**DATASET EXTRACT**
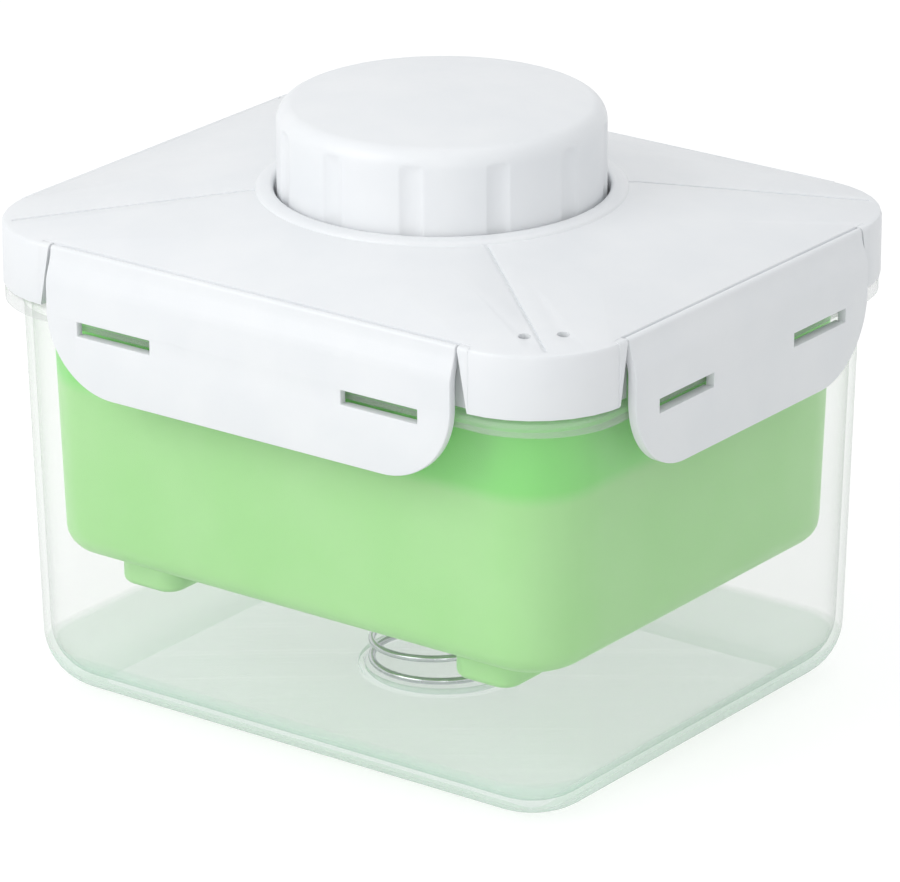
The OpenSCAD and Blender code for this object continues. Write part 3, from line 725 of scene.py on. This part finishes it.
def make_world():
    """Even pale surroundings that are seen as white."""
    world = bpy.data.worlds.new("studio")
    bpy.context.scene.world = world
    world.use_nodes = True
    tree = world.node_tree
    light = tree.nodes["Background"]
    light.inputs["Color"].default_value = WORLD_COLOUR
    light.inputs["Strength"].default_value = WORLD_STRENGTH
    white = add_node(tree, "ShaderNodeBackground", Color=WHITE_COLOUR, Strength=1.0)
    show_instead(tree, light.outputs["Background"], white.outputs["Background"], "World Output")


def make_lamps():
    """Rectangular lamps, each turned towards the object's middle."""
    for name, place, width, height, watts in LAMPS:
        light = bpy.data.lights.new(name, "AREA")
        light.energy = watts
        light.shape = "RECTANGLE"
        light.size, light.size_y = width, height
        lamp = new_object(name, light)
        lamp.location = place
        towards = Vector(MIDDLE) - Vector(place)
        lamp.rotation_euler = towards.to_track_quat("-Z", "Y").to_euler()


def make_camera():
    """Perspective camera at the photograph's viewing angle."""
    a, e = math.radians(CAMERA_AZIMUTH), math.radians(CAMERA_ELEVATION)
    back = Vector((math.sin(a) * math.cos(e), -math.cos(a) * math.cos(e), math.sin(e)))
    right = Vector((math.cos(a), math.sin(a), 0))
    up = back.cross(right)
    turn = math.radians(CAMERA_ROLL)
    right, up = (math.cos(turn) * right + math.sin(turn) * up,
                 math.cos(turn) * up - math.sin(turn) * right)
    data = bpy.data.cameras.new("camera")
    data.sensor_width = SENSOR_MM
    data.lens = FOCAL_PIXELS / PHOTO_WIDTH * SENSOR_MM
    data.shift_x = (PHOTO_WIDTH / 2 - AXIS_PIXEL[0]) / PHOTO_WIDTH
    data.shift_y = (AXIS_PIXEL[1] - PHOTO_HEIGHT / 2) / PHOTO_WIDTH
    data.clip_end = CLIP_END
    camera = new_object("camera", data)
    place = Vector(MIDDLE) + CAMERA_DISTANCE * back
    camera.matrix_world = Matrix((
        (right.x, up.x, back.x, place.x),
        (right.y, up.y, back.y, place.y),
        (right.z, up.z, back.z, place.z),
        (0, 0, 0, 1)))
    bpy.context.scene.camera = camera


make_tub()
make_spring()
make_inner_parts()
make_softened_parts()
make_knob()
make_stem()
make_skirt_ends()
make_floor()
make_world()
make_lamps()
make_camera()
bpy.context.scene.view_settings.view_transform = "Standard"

**EXERCISE**
Repeat the material above in full, exactly as it stands.

**ANSWER BELOW**
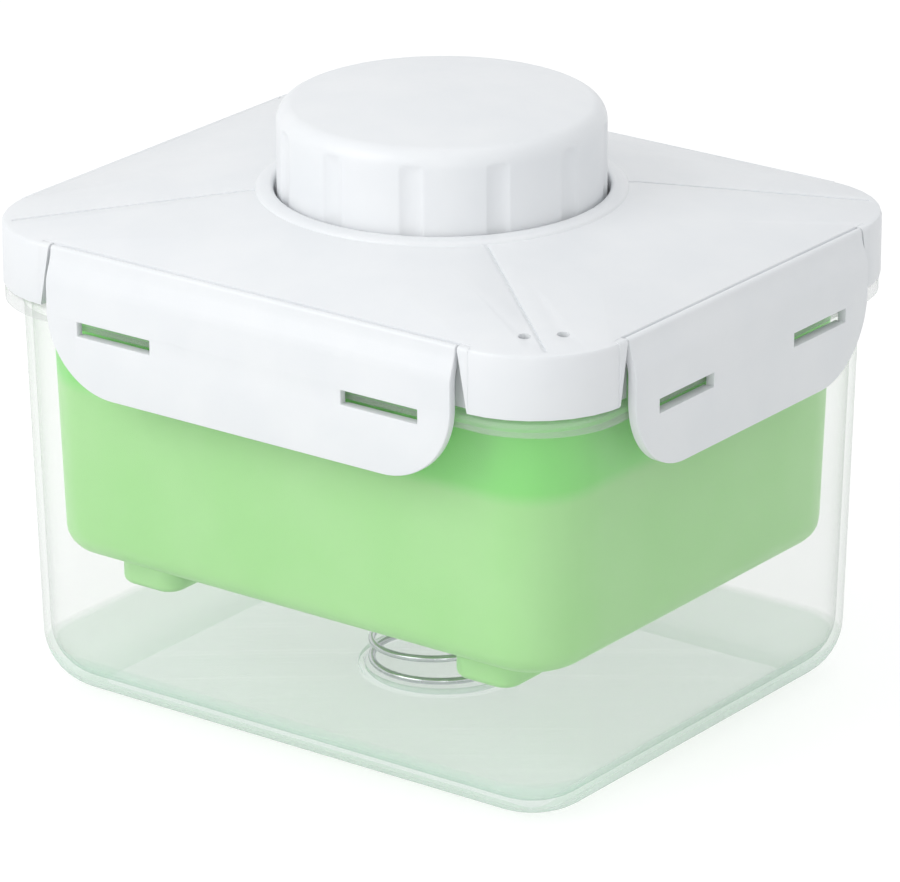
The OpenSCAD and Blender code for this object continues. Write part 3, from line 725 of scene.py on. This part finishes it.
def make_world():
    """Even pale surroundings that are seen as white."""
    world = bpy.data.worlds.new("studio")
    bpy.context.scene.world = world
    world.use_nodes = True
    tree = world.node_tree
    light = tree.nodes["Background"]
    light.inputs["Color"].default_value = WORLD_COLOUR
    light.inputs["Strength"].default_value = WORLD_STRENGTH
    white = add_node(tree, "ShaderNodeBackground", Color=WHITE_COLOUR, Strength=1.0)
    show_instead(tree, light.outputs["Background"], white.outputs["Background"], "World Output")


def make_lamps():
    """Rectangular lamps, each turned towards the object's middle."""
    for name, place, width, height, watts in LAMPS:
        light = bpy.data.lights.new(name, "AREA")
        light.energy = watts
        light.shape = "RECTANGLE"
        light.size, light.size_y = width, height
        lamp = new_object(name, light)
        lamp.location = place
        towards = Vector(MIDDLE) - Vector(place)
        lamp.rotation_euler = towards.to_track_quat("-Z", "Y").to_euler()


def make_camera():
    """Perspective camera at the photograph's viewing angle."""
    a, e = math.radians(CAMERA_AZIMUTH), math.radians(CAMERA_ELEVATION)
    back = Vector((math.sin(a) * math.cos(e), -math.cos(a) * math.cos(e), math.sin(e)))
    right = Vector((math.cos(a), math.sin(a), 0))
    up = back.cross(right)
    turn = math.radians(CAMERA_ROLL)
    right, up = (math.cos(turn) * right + math.sin(turn) * up,
                 math.cos(turn) * up - math.sin(turn) * right)
    data = bpy.data.cameras.new("camera")
    data.sensor_width = SENSOR_MM
    data.lens = FOCAL_PIXELS / PHOTO_WIDTH * SENSOR_MM
    data.shift_x = (PHOTO_WIDTH / 2 - AXIS_PIXEL[0]) / PHOTO_WIDTH
    data.shift_y = (AXIS_PIXEL[1] - PHOTO_HEIGHT / 2) / PHOTO_WIDTH
    data.clip_end = CLIP_END
    camera = new_object("camera", data)
    place = Vector(MIDDLE) + CAMERA_DISTANCE * back
    camera.matrix_world = Matrix((
        (right.x, up.x, back.x, place.x),
        (right.y, up.y, back.y, place.y),
        (right.z, up.z, back.z, place.z),
        (0, 0, 0, 1)))
    bpy.context.scene.camera = camera


make_tub()
make_spring()
make_inner_parts()
make_softened_parts()
make_knob()
make_stem()
make_skirt_ends()
make_floor()
make_world()
make_lamps()
make_camera()
bpy.context.scene.view_settings.view_transform = "Standard"